Aim of the exercise ▸ Locate the lines that hold the string "part". Copy every such line.
==== Provided data
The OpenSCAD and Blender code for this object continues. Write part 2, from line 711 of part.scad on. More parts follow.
========
==== Provided data
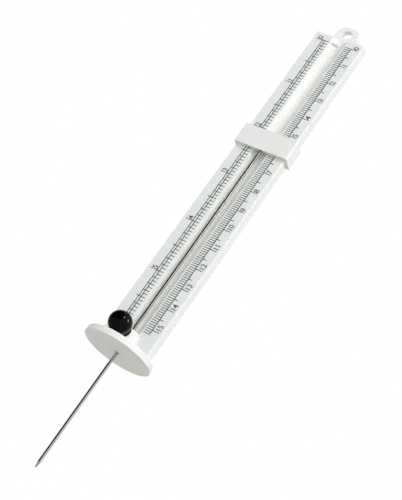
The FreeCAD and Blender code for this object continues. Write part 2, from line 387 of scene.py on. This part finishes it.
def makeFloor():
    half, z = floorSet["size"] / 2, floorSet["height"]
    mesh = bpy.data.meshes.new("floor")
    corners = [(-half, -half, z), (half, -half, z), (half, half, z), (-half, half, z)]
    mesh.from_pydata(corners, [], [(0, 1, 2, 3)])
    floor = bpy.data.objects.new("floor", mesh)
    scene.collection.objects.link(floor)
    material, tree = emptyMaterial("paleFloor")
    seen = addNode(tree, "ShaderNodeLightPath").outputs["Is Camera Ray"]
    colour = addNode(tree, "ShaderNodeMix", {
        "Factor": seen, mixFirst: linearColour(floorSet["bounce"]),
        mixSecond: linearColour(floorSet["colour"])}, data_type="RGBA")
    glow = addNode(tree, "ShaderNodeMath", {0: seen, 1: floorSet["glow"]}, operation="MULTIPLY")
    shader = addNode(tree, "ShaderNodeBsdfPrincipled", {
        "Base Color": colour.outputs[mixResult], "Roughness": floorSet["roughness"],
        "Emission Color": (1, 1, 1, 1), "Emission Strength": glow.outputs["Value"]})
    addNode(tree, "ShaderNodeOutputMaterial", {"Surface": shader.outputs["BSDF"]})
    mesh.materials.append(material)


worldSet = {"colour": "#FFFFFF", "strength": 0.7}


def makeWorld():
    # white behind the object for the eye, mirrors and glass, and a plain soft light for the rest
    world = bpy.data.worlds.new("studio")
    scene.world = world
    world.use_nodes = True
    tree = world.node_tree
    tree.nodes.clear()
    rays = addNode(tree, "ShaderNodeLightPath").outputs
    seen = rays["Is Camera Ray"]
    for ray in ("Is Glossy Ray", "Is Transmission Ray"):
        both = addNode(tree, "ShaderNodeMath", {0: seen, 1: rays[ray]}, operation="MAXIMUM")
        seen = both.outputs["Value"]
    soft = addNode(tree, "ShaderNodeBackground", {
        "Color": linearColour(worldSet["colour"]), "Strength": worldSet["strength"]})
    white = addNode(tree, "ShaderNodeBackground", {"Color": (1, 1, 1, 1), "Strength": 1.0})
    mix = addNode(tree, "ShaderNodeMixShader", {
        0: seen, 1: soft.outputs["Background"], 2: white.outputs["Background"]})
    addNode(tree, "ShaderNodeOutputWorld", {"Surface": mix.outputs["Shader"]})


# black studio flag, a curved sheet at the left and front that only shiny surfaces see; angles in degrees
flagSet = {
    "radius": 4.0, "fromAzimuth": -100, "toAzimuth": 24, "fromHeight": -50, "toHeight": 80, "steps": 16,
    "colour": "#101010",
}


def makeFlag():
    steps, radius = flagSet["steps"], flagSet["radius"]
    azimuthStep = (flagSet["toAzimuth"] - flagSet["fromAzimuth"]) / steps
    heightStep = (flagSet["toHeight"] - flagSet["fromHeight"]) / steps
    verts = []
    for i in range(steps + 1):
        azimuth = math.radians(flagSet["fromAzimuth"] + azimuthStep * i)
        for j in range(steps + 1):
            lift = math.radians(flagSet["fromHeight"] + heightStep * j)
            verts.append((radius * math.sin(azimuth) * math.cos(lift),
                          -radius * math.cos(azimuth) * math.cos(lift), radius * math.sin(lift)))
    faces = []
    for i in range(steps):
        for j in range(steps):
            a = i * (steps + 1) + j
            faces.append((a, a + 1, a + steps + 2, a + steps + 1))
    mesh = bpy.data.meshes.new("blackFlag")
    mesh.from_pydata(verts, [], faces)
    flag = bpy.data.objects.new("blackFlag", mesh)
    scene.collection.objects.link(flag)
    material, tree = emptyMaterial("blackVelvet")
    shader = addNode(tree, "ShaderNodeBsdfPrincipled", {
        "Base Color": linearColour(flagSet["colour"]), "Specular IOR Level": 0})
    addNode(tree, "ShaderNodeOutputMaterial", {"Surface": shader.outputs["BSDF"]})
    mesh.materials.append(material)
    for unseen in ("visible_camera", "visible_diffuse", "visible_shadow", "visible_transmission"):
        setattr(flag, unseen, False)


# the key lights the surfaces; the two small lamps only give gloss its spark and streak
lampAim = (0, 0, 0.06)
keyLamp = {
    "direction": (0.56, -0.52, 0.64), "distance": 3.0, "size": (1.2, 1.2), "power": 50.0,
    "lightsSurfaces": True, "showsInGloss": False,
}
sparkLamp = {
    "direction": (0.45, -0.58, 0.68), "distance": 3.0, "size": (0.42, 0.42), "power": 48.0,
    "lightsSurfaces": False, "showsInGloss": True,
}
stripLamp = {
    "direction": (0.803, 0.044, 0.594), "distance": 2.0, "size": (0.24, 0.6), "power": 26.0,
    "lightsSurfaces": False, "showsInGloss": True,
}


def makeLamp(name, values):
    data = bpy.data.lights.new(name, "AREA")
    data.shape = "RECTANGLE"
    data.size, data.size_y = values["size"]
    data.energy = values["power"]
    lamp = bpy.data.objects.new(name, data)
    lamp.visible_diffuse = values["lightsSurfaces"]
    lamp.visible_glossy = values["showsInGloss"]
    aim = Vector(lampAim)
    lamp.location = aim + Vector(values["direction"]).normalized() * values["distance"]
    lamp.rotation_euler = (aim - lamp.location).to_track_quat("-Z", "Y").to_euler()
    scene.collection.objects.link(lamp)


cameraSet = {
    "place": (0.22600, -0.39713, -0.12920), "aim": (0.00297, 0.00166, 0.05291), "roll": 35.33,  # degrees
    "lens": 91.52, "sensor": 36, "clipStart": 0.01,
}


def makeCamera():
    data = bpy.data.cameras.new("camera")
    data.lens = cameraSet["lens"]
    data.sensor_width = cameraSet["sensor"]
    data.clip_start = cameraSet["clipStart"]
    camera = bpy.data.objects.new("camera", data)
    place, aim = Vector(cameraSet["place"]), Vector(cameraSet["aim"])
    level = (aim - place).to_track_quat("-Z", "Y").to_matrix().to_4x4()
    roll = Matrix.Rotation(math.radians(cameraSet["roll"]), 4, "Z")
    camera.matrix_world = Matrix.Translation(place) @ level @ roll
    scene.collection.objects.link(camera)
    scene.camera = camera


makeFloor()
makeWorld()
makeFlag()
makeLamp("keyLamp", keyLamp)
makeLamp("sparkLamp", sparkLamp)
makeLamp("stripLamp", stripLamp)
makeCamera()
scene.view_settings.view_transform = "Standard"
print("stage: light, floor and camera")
========
Task response ▸
The OpenSCAD and Blender code for this object continues. Write part 2, from line 711 of part.scad on. More parts follow.
The FreeCAD and Blender code for this object continues. Write part 2, from line 387 of scene.py on. This part finishes it.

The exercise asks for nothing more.